Flat-fee models range from $1,500 to $5,000 depending on home size, complexity, and whether the company handles removal of unsold items. Some add an hourly labor rate ($35 to $65 per hour) for sorting, packing, and hauling. This model suits smaller estates or situations where speed matters more than maximizing per-item return.
A few services charge a small intake fee ($100 to $300) to assess the estate before committing to either model. This protects both parties: the family sees what's realistic, and the liquidator avoids underpriced jobs.
Verification note: commission rates and flat fees adjust seasonally and by market conditions. Confirm current pricing with the service directly.
Oklahoma City has three main channels for estate conversion, each suited to different situations.
Auctioneers hold formal auctions, often specializing in specific categories (farm equipment, fine art, firearms, vehicles). They charge a buyer's premium (typically 15 to 25 percent added to the hammer price) and a seller's commission (5 to 15 percent). Auctions work well for items with established market value—antique furniture, collectible firearms, vehicles, heavy equipment—where competitive bidding can drive price. The public nature of an auction also generates legitimacy and audience. Auctions are less effective for high-volume mixed estates with many low-value items.
Consignment shops and antique malls take items on a 40/60 or 50/50 split (the shop takes the larger percentage). Items sit on the floor until sold; unsold merchandise is often returned or donated after 60 to 90 days. This model suits estates with genuine antiques or vintage pieces but is slow and absorbs risk entirely onto the family (if it does not sell, it comes back).
Full-service liquidators handle mixed-category estates, combining multiple sales channels. A single company might auction high-value pieces, consign mid-range furniture, sell collectibles through online marketplaces, haul donations, and remove junk—all under one contract. This approach suits typical Oklahoma City estates, which contain a blend of valuable items, serviceable furniture, and items with minimal resale value.
Choose an auctioneer if the estate includes significant specialized items (vehicles, machinery, fine art). Choose consignment if the estate is small and time is not urgent. Choose a full-service liquidator if the estate is large, mixed, and you want one entity managing the entire process.
Liquidation services make sense for executors managing large or complex estates, families who live out of state, situations where the home must be cleared and sold quickly, or estates with items requiring specialized knowledge to value correctly.

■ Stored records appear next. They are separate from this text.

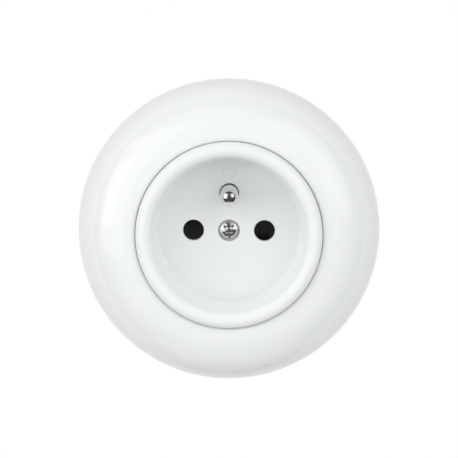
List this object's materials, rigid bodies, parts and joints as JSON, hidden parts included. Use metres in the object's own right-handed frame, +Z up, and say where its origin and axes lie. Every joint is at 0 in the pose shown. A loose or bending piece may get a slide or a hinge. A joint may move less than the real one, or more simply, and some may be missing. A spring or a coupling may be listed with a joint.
{
  "type": "wall socket",
  "caption": "Round flush wall socket: domed ring frame, deep round well with an earth pin, shuttered pin holes, screwed centre cover, steel ring and moulded body behind.",
  "frame": {"origin": "on the wall surface, midway between the two box screws", "axes": "-Y out of the wall towards the room, +Y into the wall box, +Z up (earth pin above the pin holes), +X to the right as seen from the room"},
  "size_m": [0.081, 0.0425, 0.081],
  "materials": {
    "frame_plastic": "gloss",
    "cover_plastic": "gloss",
    "bright_nickel": "polished",
    "zinc_steel": "satin",
    "housing_plastic": "matte",
    "deck_plastic": "matte",
    "shutter_plastic": "satin",
    "spring_steel": "satin",
    "contact_brass": "satin"
  },
  "bodies": {
    "socket": {"outer_frame": "frame_plastic", "centre_cover": "cover_plastic", "cover_screw": "bright_nickel", "cover_nut": "zinc_steel", "mounting_ring": "zinc_steel", "base_housing": "housing_plastic", "contact_deck": "deck_plastic", "shutter_spring": "spring_steel", "earth_pin": "bright_nickel", "earth_strap": "contact_brass", "live_contact": "contact_brass", "neutral_contact": "contact_brass", "live_contact_clip": "spring_steel", "neutral_contact_clip": "spring_steel", "live_clamp_plate": "zinc_steel", "neutral_clamp_plate": "zinc_steel", "earth_clamp_plate": "zinc_steel", "live_terminal_screw": "zinc_steel", "neutral_terminal_screw": "zinc_steel", "earth_terminal_screw": "zinc_steel", "deck_screw_1": "zinc_steel", "deck_screw_2": "zinc_steel", "ring_rivet_1": "zinc_steel", "ring_rivet_2": "zinc_steel", "ring_rivet_3": "zinc_steel", "ring_rivet_4": "zinc_steel"},
    "shutter": {"rotary_shutter": "shutter_plastic"}
  },
  "joints": [
    {"name": "shutter_turn", "type": "hinge", "parent": "socket", "child": "shutter", "pos_m": [0, -0.00075, 0], "axis": [0, -1, 0], "range_deg": [0, 36], "stiffness_Nm_per_rad": 0.0006, "springref_deg": -28.65, "deforming": ["shutter_spring"]}
  ]
}
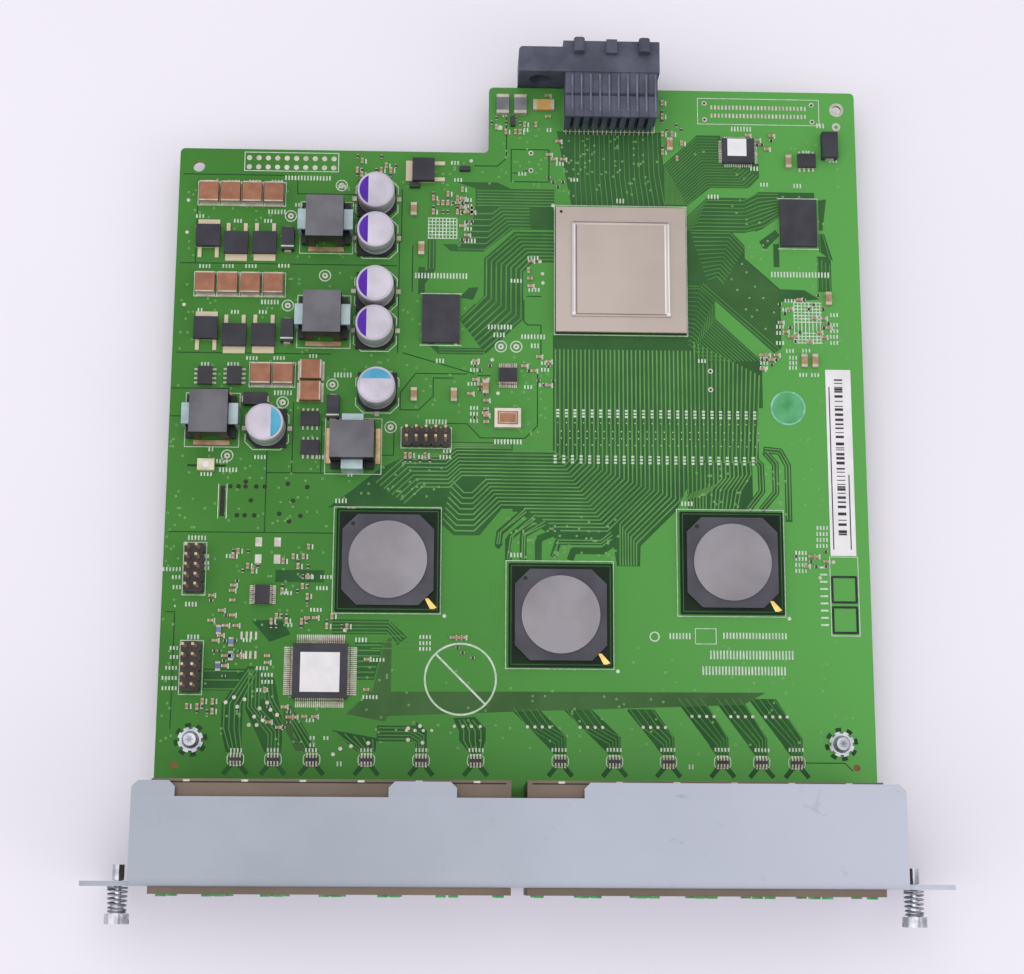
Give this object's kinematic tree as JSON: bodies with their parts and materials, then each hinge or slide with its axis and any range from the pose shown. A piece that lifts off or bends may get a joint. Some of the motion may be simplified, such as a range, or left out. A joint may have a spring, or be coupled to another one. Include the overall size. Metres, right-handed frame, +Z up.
{
  "type": "switch line card",
  "caption": "Network switch line card: green circuit board behind a folded faceplate with two blocks of stacked jacks, a backplane connector and sprung captive screws.",
  "frame": {"origin": "middle of the bounding box, on the surface that the card lies on", "axes": "+X across the card to the right as seen from above with the faceplate nearest, +Y from the faceplate to the backplane connector, +Z up from the board's solder side to its component side"},
  "size_m": [0.211, 0.2336, 0.0378],
  "materials": {
    "solder_mask": "green solder resist over glass fibre laminate",
    "blue_grey_paint": "smooth satin paint on folded steel",
    "bright_steel": "bright zinc plated",
    "chrome_plate": "polished plating",
    "spring_wire": "drawn spring wire",
    "shield_nickel": "dull nickel on thin sheet",
    "black_moulding": "moulded, lightly textured",
    "chip_moulding": "matt epoxy",
    "laminate": "dark green chip laminate",
    "nickel_plate": "satin nickel plate",
    "oscillator_lid": "lidded package with a pale rim",
    "lamp_resin": "milky resin",
    "tan_ceramic": "bare fired block with tinned ends",
    "diode_moulding": "matt epoxy",
    "grey_ceramic": "bare ferrite",
    "fuse_body": "glazed orange body with tinned ends",
    "gold_plate": "thin gold flash",
    "light_pipe": "clear green tinted",
    "ferrite": "ground ferrite",
    "tinned_copper": "tinned copper strap",
    "can_aluminium": "bright drawn can"
  },
  "bodies": {
    "card": {"backplane_housing": "black_moulding", "backplane_wafers": "black_moulding", "board_screws": "bright_steel", "board_standoffs": "bright_steel", "can_bases": "black_moulding", "can_capacitor_1": "can_aluminium", "can_capacitor_2": "can_aluminium", "can_capacitor_3": "can_aluminium", "can_capacitor_4": "can_aluminium", "can_capacitor_5": "can_aluminium", "can_capacitor_6": "can_aluminium", "ceramic_capacitors": "tan_ceramic", "circuit_board": "solder_mask", "controller_chip": "chip_moulding", "faceplate": "blue_grey_paint", "ferrite_beads": "grey_ceramic", "fuse": "fuse_body", "header_pins": "gold_plate", "header_strips": "black_moulding", "inductor_core_1": "ferrite", "inductor_core_2": "ferrite", "inductor_core_3": "ferrite", "inductor_core_4": "ferrite", "inductor_strap_1": "tinned_copper", "inductor_strap_2": "tinned_copper", "inductor_strap_3": "tinned_copper", "inductor_strap_4": "tinned_copper", "left_jack_housing": "black_moulding", "left_jack_light_pipes": "light_pipe", "left_jack_shield": "shield_nickel", "left_transceiver_mould": "chip_moulding", "left_transceiver_spreader": "nickel_plate", "left_transceiver_substrate": "laminate", "lock_washers": "bright_steel", "logic_chip": "chip_moulding", "memory_chips": "chip_moulding", "middle_transceiver_mould": "chip_moulding", "middle_transceiver_spreader": "nickel_plate", "middle_transceiver_substrate": "laminate", "oscillator": "oscillator_lid", "power_transistors": "chip_moulding", "processor_lid": "nickel_plate", "processor_substrate": "laminate", "rectifier_diodes": "diode_moulding", "resistor_arrays": "chip_moulding", "right_jack_housing": "black_moulding", "right_jack_light_pipes": "light_pipe", "right_jack_shield": "shield_nickel", "right_transceiver_mould": "chip_moulding", "right_transceiver_spreader": "nickel_plate", "right_transceiver_substrate": "laminate", "small_outline_chips": "chip_moulding", "status_lamp": "lamp_resin", "tantalum_capacitor": "chip_moulding"},
    "left_plunger": {"left_screw_spring": "spring_wire"},
    "left_screw": {"left_captive_screw": "chrome_plate"},
    "right_plunger": {"right_screw_spring": "spring_wire"},
    "right_screw": {"right_captive_screw": "chrome_plate"}
  },
  "joints": [
    {"name": "left_screw_press", "type": "slide", "parent": "card", "child": "left_plunger", "axis": [0, 1, 0], "range_m": [0, 0.004], "stiffness_N_per_m": 300, "springref_m": -0.001, "deforming": ["left_screw_spring"]},
    {"name": "left_screw_turn", "type": "hinge", "parent": "left_plunger", "child": "left_screw", "pos_m": [-0.0985, -0.10768, 0.0189], "axis": [0, 1, 0], "continuous": true},
    {"name": "right_screw_press", "type": "slide", "parent": "card", "child": "right_plunger", "axis": [0, 1, 0], "range_m": [0, 0.004], "stiffness_N_per_m": 300, "springref_m": -0.001, "deforming": ["right_screw_spring"]},
    {"name": "right_screw_turn", "type": "hinge", "parent": "right_plunger", "child": "right_screw", "pos_m": [0.0985, -0.10768, 0.0189], "axis": [0, 1, 0], "continuous": true}
  ]
}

They reduce the emotional and physical burden on family members.
Liquidation is unnecessary and often uneconomical for small estates with only a few pieces of furniture, for estates whose items have minimal resale value, or when family members want to personally select and distribute heirlooms. Hiring a service costs money; if the estate's goods are worth only $2,000 and liquidation fees consume $800 to $1,200, the net benefit shrinks significantly.
A liquidator typically begins with a walk-through of the full home, room by room. They will ask about any items the family wishes to retain or donate separately, photograph notable pieces, and assess the overall volume and condition of goods. This visit often takes 30 minutes to two hours depending on house size. The liquidator then provides a written estimate of timeline, method (auction, consignment, direct sale, mixed approach), and cost structure. Some services provide this estimate at no charge; others include it in an intake fee.
Once a contract is signed, the liquidator may begin immediately or schedule a start date. They handle all subsequent contact with buyers, removal of unsold items, and final accounting to the estate.
Most Oklahoma City liquidators operate during standard business hours (8 a.m. to 5 p.m. Monday through Friday), though initial consultations and home visits can often be scheduled in the evening or on Saturday by appointment. Services are conducted at the client's home; there is no storefront to visit. All work—cataloging, removing, selling—happens either at the residence or through the liquidator's own sales channels (auction house, online platforms, dealer network).
Parking and building access are the family's responsibility. If the estate is in a downtown or senior-living facility with restricted access, inform the liquidator ahead of time.
Estate liquidation in Oklahoma City fills a specific gap: families need a professional way to convert household goods into cash without the time, knowledge, or physical capacity to do it themselves. The right liquidator can identify local demand for items a national service might overlook.